EXERCISE DETAILS:
Reproduce precisely the lines of the listing below, starting with the line that contains "clear_scene()" and stopping after the line that contains "if empty is"; include nothing else.

WORKING DATA:
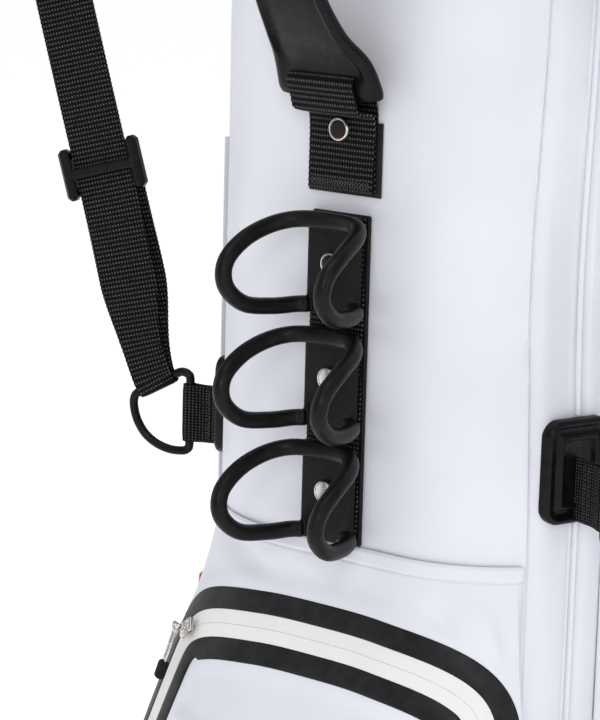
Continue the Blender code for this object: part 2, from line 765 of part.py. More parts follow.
def make_strap_anchor():
    """The moulded plate on the body and the webbing tab that holds the ring."""
    axes = strap_axes()
    plate = box(
        strap_place(PLATE_FACE - 0.006, PLATE_MIDDLE),
        (0.012, 0.045, 0.061),
        axes,
        bevel=0.0025,
        look="black_plastic",
        name="strap_plate_left",
    )
    cut(plate, body_prism(GAP))
    bend = RING_WIRE + GAP + STRAP_WEBBING / 2 + 0.0002
    leg = [(PLATE_FACE + 2 * GAP, 0.0013), (0.021, 0.0014), (0.0255, 0.0027)]
    loop = [leg[0], leg[1], leg[2]]
    for step in range(7):
        angle = math.radians(100 - step * 200 / 6)
        loop.append((STRAP_AXIS + bend * math.cos(angle), bend * math.sin(angle)))
    loop += [(out, -turn) for out, turn in reversed(leg)]
    points = [strap_place(out, RING_MIDDLE, turn) for out, turn in loop]
    ribbon("strap_tab_left", points, Vector((0, 0, 1)), 0.0365, STRAP_WEBBING, "black_webbing")


def make_ring():
    """The lower ring. Its straight bar is on the strap's axis, and the webbing folds over its slanting bar."""
    corners = [(0.0300, 0.4570), (0.0300, 0.4770), (0.0300, 0.4975), (0.0315, 0.5015), (0.0355, 0.5027)]
    corners += [(0.0400, 0.5010), (0.0525, 0.4940), (0.0650, 0.4870), (0.0682, 0.4825), (0.0680, 0.4760)]
    corners += [(0.0655, 0.4680), (0.0600, 0.4600), (0.0520, 0.4545), (0.0430, 0.4518), (0.0350, 0.4518)]
    corners += [(0.0315, 0.4532)]
    points = [strap_place(out, z) for out, z in corners]
    tube("strap_ring_left", points, RING_WIRE, "black_plastic", cyclic=True, resolution=2, origin=strap_origin())


def strap_origin():
    return strap_place(STRAP_AXIS, RING_MIDDLE)


def make_strap_webbing():
    """Webbing from the pad down through the adjuster, round the ring and back up behind."""
    fold = 0.0040
    inner = Vector((0.0525 - 0.489 * fold, 0.4940 - 0.872 * fold))
    places = [(0.1205, 0.7370, 0.0), (0.1190, 0.7310, 0.0), (0.1075, 0.6888, 0.0010), (0.0910, 0.6280, 0.0015)]
    places += [(0.0830, 0.5985, 0.0020), (0.0730, 0.5600, 0.0032), (0.0635, 0.5220, 0.0042)]
    places += [(0.0560, 0.5008, fold), (0.0525, 0.4940, fold), (0.0512, 0.4916, 0.75 * fold)]
    places += [(inner.x, inner.y, 0.0), (0.0512, 0.4916, -0.75 * fold), (0.0525, 0.4940, -fold)]
    places += [(0.0560, 0.5008, -fold), (0.0610, 0.5220, -0.0052), (0.0695, 0.5600, -0.0062)]
    places += [(0.0800, 0.5985, -0.0062), (0.0880, 0.6280, -0.0062), (0.0910, 0.6400, -0.0062)]
    points = [strap_place(*place_on) for place_on in places]
    steep = strap_axes() @ Vector((0.965, 0, -0.262))
    slant = strap_axes() @ Vector((0.872, 0, -0.489))
    across, width = [], []
    for out, z, turn in places:
        toward_ring = ease((0.56 - z) / 0.05)
        across.append((steep * (1 - toward_ring) + slant * toward_ring).normalized())
        width.append(STRAP_WIDTH + (0.026 - STRAP_WIDTH) * toward_ring)
    ribbon("strap_webbing_left", points, across, width, STRAP_WEBBING, "black_webbing", origin=strap_origin())


def make_adjuster():
    """A ladder-lock: two side bars, a bar in front of the webbing and two bars behind it."""
    centre = strap_place(0.0910, ADJUSTER_Z, 0.0015)
    down = (strap_axes() @ Vector((-0.262, 0, -0.965))).normalized()
    across = (strap_axes() @ Vector((0.965, 0, -0.262))).normalized()
    front = strap_axes() @ Vector((0, 1, 0))
    axes = Matrix((across, down, front)).transposed()
    clear = STRAP_WEBBING / 2 + 0.0006
    bars = []
    for side in (-1, 1):
        bars.append(box(centre + across * side * 0.0235, (0.0075, 0.033, 0.0100), axes, bevel=0.0025))
    bars.append(box(centre + front * (clear + 0.0015), (0.046, 0.0065, 0.0030), axes, bevel=0.0010))
    for side in (-1, 1):
        middle = centre + down * side * 0.0120 - front * (clear + 0.0012)
        bars.append(box(middle, (0.046, 0.0055, 0.0024), axes, bevel=0.0008))
    fused("strap_adjuster_left", bars, "black_plastic", centre)


def make_pad():
    """The shoulder pad: up from the webbing, over, and back to the swivel, turning to face the shoulder."""
    places = [(0.1212, 0.7400), (0.1285, 0.7680), (0.1345, 0.7960), (0.1330, 0.8280), (0.1200, 0.8530)]
    places += [(0.0980, 0.8660), (0.0760, 0.8620), (0.0610, 0.8430), (0.0545, 0.8200)]
    path = curve_through(places, 2)
    count = len(path)
    rows = []
    for index, (out, z) in enumerate(path):
        share = index / (count - 1)
        ahead = path[min(index + 1, count - 1)] - path[max(index - 1, 0)]
        tangent = (strap_axes() @ Vector((ahead.x, 0, ahead.y))).normalized()
        toward = strap_axes() @ Vector((0, 1, 0))
        flat = tangent.cross(toward)
        turn = math.radians(88) * ease(share / 0.62)
        across = flat * math.cos(turn) + toward * math.sin(turn)
        normal = tangent.cross(across)
        swell = ease(share / 0.12) * ease((1 - share) / 0.16)
        half = (STRAP_WIDTH + 0.034 * swell) / 2
        thick = (0.0040 + 0.0060 * swell) / 2
        ring = []
        for x, y in ((1, 0.4), (0.9, 1), (-0.9, 1), (-1, 0.4), (-1, -0.4), (-0.9, -1), (0.9, -1), (1, -0.4)):
            ring.append(strap_place(out, z) + across * half * x + normal * thick * y)
        rows.append(ring)
    loft("shoulder_pad_left", rows, "black_webbing", origin=strap_place(STRAP_AXIS, SWIVEL_Z))


def make_swivel():
    """The top anchor: a bracket on the collar whose two lugs hold the swivel's barrel."""
    axes = strap_axes()
    origin = strap_place(STRAP_AXIS, SWIVEL_Z)
    barrel = rod(origin, (0, 0, 1), 0.0045, 0.026, 16)
    arm = box(strap_place(STRAP_AXIS + 0.009, SWIVEL_Z), (0.018, 0.010, 0.012), axes, bevel=0.0015)
    bar = box(strap_place(STRAP_AXIS + 0.0190, SWIVEL_Z), (0.0060, 0.044, 0.0060), axes, bevel=0.0015)
    swivel = fused("strap_swivel_left", [barrel, arm, bar], "black_plastic", origin)
    cut(swivel, rod(origin, (0, 0, 1), 0.0018, 0.1, 12, name="barrel_cutter"))

    foot = box(strap_place(COLLAR_OUT - 0.001, SWIVEL_Z), (0.008, 0.032, 0.040), axes, bevel=0.0015)
    pieces = [foot]
    for side in (-1, 1):
        middle = strap_place(0.5 * (STRAP_AXIS + 0.0155), SWIVEL_Z + side * 0.0155)
        pieces.append(box(middle, (0.0245, 0.012, 0.0044), axes, bevel=0.0012))
    bracket = fused("strap_bracket_left", pieces, "black_plastic")
    cut(bracket, body_prism(COLLAR_OUT + GAP))
    cut(bracket, rod(origin, (0, 0, 1), 0.0018, 0.1, 12, name="lug_cutter"))
    rod(origin, (0, 0, 1), 0.0015, 0.0360, 12, "nickel", "strap_pin_left")


def make_straps():
    make_strap_anchor()
    make_ring()
    make_strap_webbing()
    make_adjuster()
    make_pad()
    make_swivel()
    pieces = ("strap_plate", "strap_tab", "strap_ring", "strap_webbing", "strap_adjuster", "shoulder_pad")
    for piece in (*pieces, "strap_swivel", "strap_bracket", "strap_pin"):
        mirrored(PARTS.objects[f"{piece}_left"], f"{piece}_right")


# Sewn trim on the body.


def make_side_loop():
    """A short webbing loop on the left side, sewn at its lower end into a folded bright tab."""
    normal = outline(LOOP_U)[1]
    across = Vector((0, 0, 1)).cross(normal)
    strap = [(0.0014, 0.4400), (0.0025, 0.4250), (0.0050, 0.4100), (0.0078, 0.3980), (0.0105, 0.3850)]
    strap += [(0.0118, 0.3760), (0.0122, 0.3680)]
    points = [on_body(LOOP_U, lift, z) for lift, z in strap]
    ribbon("side_loop", points, across, 0.010, 0.0014, "black_webbing")
    tab = [(0.0014, 0.4000), (0.0030, 0.3920), (0.0062, 0.3840), (0.0080, 0.3740), (0.0085, 0.3640)]
    tab += [(0.0100, 0.3602), (0.0125, 0.3588), (0.0150, 0.3602), (0.0165, 0.3640), (0.0160, 0.3770)]
    points = [on_body(LOOP_U, lift, z) for lift, z in tab]
    ribbon("side_loop_tab", points, across, 0.012, 0.0014, "orange_webbing")


clear_scene()
PARTS = new_collection("golf_staff_bag")
CUTTERS = new_collection("cutters")

make_body()
make_base()
make_collar()
make_dividers()
make_pockets()
make_zips()
make_sliders()
make_handle()
make_handle_tab()
make_rivet("handle_rivet", 0.0053, 0.0006, HANDLE_RIVET_Z, "dark_bronze")
make_hooks()
make_straps()
make_side_loop()
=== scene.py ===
"""The looks of a golf staff bag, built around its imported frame.

Metres, +Z up, and the spine with the handle and the ring hooks faces -Y. A place on the bag's rounded
outline is written as u, the distance along it from the middle of the spine, positive towards +X, and lift,
the distance outward.
"""

import json
import math

import bmesh
import bpy
import numpy as np
from mathutils import Matrix, Vector, noise


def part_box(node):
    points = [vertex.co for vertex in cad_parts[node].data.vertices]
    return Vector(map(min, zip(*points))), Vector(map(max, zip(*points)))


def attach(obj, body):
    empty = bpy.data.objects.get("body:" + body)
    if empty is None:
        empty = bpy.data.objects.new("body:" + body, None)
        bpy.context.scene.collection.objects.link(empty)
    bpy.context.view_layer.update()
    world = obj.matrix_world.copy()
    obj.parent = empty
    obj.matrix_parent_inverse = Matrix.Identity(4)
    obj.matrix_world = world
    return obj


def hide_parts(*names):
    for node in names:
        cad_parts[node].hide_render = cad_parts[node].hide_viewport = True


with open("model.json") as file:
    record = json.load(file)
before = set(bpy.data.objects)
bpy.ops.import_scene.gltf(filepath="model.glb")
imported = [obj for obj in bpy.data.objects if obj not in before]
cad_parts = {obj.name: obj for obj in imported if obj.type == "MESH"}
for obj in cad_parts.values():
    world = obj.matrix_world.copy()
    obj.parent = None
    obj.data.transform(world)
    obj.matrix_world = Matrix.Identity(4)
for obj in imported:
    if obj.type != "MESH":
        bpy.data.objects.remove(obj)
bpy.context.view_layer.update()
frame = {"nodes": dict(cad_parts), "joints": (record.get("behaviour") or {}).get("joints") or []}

# The body's outline, from the frame.
SHELL_LOW, SHELL_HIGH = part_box("body_shell")
HALF_WIDTH, HALF_DEPTH, BODY_TOP = SHELL_HIGH
BODY_BOTTOM = SHELL_LOW.z
CORNER = 0.085
WALL = 0.003
GAP = 0.0003
SKIN = 0.002
FRONT_FLAT = HALF_WIDTH - CORNER
SIDE_FLAT = HALF_DEPTH - CORNER
QUARTER = CORNER * math.pi / 2
HALF_ROUND = 2 * (FRONT_FLAT + SIDE_FLAT + QUARTER)

# The seams that run up the body.
SEAM = 0.1235
RIDGE = 0.0065
PIPING = 0.1560
PIPING_RADIUS = 0.0017

# The base cup, the collar and the feet.
CUP_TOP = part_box("base_cup")[1].z
CUP_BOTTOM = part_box("base_cup")[0].z
CUP_WALL = 0.0032
COLLAR_SKIRT = 0.772
COLLAR_TOP = 0.865
COLLAR_SLOPE = 0.12
COLLAR_OUT = 0.0085
COLLAR_IN = -0.011

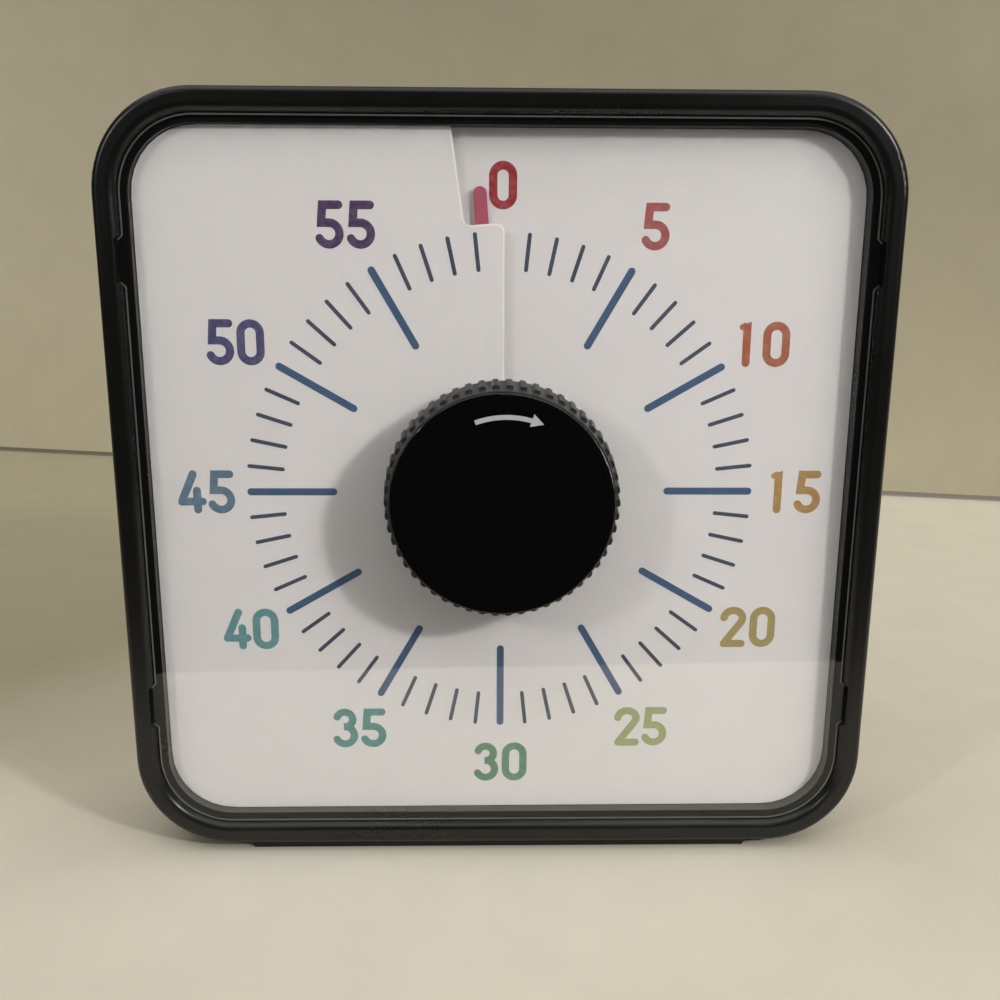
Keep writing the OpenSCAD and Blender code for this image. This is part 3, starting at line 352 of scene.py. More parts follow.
def add_piece(name, bodies, material, rides_on):
    """One object from closed bodies, each a pair of points and faces."""
    starts = np.cumsum([0] + [len(v) for v, _ in bodies[:-1]]).tolist()
    verts = np.concatenate([v for v, _ in bodies])
    faces = [[i + start for i in f] for start, (_, fs) in zip(starts, bodies) for f in fs]
    mesh = bpy.data.meshes.new(name)
    mesh.from_pydata(verts.tolist(), [], faces)
    mesh.materials.append(material)
    obj = new_object(name, mesh)
    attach(obj, rides_on)


# Height on which the digits are drawn, in millimetres
DIGIT_HEIGHT = 10.95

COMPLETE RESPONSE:
clear_scene()
PARTS = new_collection("golf_staff_bag")
CUTTERS = new_collection("cutters")

make_body()
make_base()
make_collar()
make_dividers()
make_pockets()
make_zips()
make_sliders()
make_handle()
make_handle_tab()
make_rivet("handle_rivet", 0.0053, 0.0006, HANDLE_RIVET_Z, "dark_bronze")
make_hooks()
make_straps()
make_side_loop()
=== scene.py ===
"""The looks of a golf staff bag, built around its imported frame.

Metres, +Z up, and the spine with the handle and the ring hooks faces -Y. A place on the bag's rounded
outline is written as u, the distance along it from the middle of the spine, positive towards +X, and lift,
the distance outward.
"""

import json
import math

import bmesh
import bpy
import numpy as np
from mathutils import Matrix, Vector, noise


def part_box(node):
    points = [vertex.co for vertex in cad_parts[node].data.vertices]
    return Vector(map(min, zip(*points))), Vector(map(max, zip(*points)))


def attach(obj, body):
    empty = bpy.data.objects.get("body:" + body)
    if empty is None:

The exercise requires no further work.